A 78-year-old man in Kinston, North Carolina, was electrocuted when he tried to connect two extension cords outside in the rain, according to Lenoir County Emergency Services Director Roger Dail.

A 77-year-old man in Lenoir County, North Carolina, fell and died from "a cardiac event" while checking on dogs outside during the storm, officials said.

An 81-year-old man died in Wayne County when he fell and struck his head while packing to evacuate, officials said.

A 68-year-old man in Lenoir County who died when he was electrocuted while plugging in a generator.

A husband and wife also died in a house fire in Cumberland County, officials said.

The only storm-related death in South Carolina was confirmed by South Carolina Highway Patrol who said that a woman died Friday night after the car she was driving struck a tree.

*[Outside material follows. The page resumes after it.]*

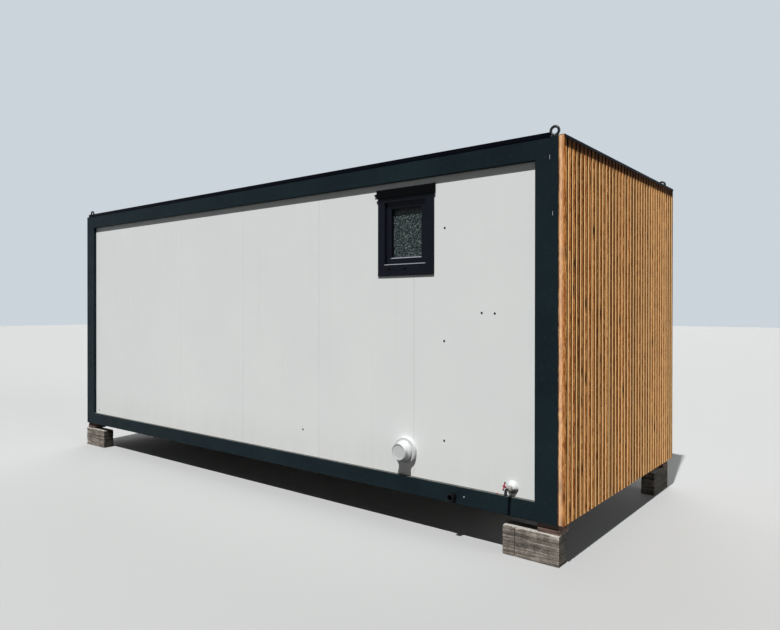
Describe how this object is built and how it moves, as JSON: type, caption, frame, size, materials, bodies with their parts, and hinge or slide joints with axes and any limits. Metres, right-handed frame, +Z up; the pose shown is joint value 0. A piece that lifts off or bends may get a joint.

Heavy rain and flooding are expected to continue at least through the weekend, and local officials said hundreds in areas hit by Florence still need rescue.

Mandatory evacuations were ordered ahead of Florence’s landfall in parts of North and South Carolina, though many people chose to remain in their homes for reasons ranging from financial concerns and the need to care for pets that they may not have been able to take to some evacuation shelters, some who stayed in their residences told ABC News ahead of the storm.

"Honestly, I'm not sure" why some people refused to follow evacuation orders, David Cotton, county manager for North Carolina's Onslow County, told "Good Morning America" on Saturday. "More than likely it's maybe a mindset of 'we've been through this before,'" he said.